Plus, I'm fully capable of admitting it: I'm scared of what will happen to my riding. Just this first month or so with me not riding him consistently has already affected me negatively. In January, when he's supposed to come back into regular work, how far back will I have slipped?

So, I'm pretty sure he'll be happy as a clam. I just wish I was as chuffed with the situation. I think the best thing to do is just keep a positive attitude the next few months. Whatever I lose in the interim, I can get back. And no matter what, we're going to keep chugging after the 1st of the year. At semester, one of my classes that was only for my first semester is replaced by a study hall, so I should have more school time to work on homework. Hopefully, that means less time spent at home doing acres and acres of homework, and more time spent riding and gearing up for the next eventing season.

I'll still be taking lessons on weekends, but it will be odd having only 1 or, best case scenario, 2 days to practice what I've learned in between them. I'm sure we can adjust.

On the plus side, senior year is going to be a cake walk compared to this year. I can't hardly wait!

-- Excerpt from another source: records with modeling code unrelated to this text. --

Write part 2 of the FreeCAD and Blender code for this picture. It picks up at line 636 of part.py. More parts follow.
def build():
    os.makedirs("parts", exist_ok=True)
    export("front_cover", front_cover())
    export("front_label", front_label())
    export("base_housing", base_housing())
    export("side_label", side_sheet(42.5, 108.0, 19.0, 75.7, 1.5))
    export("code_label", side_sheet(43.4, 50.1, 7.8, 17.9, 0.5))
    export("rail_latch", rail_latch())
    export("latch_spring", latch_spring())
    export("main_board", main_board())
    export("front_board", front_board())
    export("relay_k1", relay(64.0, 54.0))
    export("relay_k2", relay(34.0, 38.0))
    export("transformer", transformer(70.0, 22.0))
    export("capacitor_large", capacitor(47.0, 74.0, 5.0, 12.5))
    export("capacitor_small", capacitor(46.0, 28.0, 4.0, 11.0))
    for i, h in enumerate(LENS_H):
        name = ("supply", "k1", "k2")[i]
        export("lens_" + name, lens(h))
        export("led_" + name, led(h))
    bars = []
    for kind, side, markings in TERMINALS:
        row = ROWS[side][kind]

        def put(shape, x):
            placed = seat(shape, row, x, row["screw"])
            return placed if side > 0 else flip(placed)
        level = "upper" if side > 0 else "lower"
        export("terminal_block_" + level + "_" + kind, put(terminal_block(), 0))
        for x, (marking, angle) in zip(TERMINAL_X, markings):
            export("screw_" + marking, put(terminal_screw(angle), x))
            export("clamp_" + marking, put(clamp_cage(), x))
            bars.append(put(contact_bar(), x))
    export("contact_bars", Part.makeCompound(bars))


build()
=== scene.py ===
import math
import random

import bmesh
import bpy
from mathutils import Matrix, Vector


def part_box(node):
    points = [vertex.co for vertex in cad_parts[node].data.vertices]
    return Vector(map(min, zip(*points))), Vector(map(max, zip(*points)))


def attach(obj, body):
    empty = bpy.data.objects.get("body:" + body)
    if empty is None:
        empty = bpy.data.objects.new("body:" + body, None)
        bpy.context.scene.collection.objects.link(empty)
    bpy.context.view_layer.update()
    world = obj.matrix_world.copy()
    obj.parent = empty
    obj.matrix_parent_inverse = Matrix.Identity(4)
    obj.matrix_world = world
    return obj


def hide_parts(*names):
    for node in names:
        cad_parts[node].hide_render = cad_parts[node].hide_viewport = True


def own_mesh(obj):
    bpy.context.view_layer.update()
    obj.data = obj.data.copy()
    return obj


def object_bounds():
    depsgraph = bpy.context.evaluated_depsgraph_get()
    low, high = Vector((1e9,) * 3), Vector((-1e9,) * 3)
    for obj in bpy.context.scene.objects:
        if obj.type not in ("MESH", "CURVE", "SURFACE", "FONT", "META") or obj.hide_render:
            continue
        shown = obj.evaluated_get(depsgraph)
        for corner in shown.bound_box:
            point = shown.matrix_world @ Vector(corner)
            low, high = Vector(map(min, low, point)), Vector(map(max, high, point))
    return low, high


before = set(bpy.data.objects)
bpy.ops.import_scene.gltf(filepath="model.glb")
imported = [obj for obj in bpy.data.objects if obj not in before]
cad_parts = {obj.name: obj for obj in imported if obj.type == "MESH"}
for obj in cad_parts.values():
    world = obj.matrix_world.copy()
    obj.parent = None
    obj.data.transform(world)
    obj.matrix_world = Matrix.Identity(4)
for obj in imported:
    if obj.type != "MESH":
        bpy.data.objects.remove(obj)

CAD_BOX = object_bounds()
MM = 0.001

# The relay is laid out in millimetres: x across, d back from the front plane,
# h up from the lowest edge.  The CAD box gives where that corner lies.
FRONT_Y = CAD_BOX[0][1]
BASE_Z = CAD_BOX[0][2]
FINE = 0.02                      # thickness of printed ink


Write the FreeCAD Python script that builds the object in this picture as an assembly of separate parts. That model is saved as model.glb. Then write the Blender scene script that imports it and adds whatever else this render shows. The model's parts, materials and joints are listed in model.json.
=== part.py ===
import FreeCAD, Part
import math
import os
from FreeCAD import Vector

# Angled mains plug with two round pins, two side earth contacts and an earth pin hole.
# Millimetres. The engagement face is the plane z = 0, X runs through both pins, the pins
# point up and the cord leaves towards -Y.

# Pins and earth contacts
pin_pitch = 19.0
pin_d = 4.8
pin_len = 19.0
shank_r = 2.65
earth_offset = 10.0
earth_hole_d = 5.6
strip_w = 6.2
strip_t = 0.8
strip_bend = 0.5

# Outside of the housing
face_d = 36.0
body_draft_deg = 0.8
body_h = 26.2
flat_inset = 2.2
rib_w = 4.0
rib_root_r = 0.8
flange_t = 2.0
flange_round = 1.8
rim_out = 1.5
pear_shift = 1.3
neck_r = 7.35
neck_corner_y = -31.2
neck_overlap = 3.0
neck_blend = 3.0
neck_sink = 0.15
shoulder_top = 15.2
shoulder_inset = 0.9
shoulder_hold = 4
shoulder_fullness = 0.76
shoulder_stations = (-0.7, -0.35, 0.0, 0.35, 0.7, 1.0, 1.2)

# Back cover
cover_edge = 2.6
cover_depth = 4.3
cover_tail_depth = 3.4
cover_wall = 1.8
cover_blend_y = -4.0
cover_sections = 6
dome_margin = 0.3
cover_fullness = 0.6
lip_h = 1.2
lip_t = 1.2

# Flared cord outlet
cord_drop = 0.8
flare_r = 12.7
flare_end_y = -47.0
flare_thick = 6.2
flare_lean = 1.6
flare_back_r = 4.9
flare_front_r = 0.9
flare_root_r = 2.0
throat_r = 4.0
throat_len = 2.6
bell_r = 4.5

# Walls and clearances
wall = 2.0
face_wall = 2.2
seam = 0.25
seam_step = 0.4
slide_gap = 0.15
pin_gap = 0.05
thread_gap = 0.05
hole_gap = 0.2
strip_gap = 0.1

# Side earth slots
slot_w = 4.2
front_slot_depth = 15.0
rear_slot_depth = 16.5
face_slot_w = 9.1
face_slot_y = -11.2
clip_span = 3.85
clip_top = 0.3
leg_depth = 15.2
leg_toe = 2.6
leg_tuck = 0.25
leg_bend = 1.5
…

My favorite picture of Val and I from Champagne Run this summer:



ETA: I also wanted to add that I am rather absurdly pleased that you can see my saddle shine a bit in that picture. If this was submitted to PH for George Morris' column, he would obviously point out that my feet are pointing out like a duck's and my heels are definitely up in the air. However, we have very conservative turn-out (for eventing!) and my saddle is clean. Bonus point for sure, I would imagine. And because of my awful leg position, he can't see the bottom of my boots! (It always kills me when he scolds people for having dirt on the bottom of their boots.)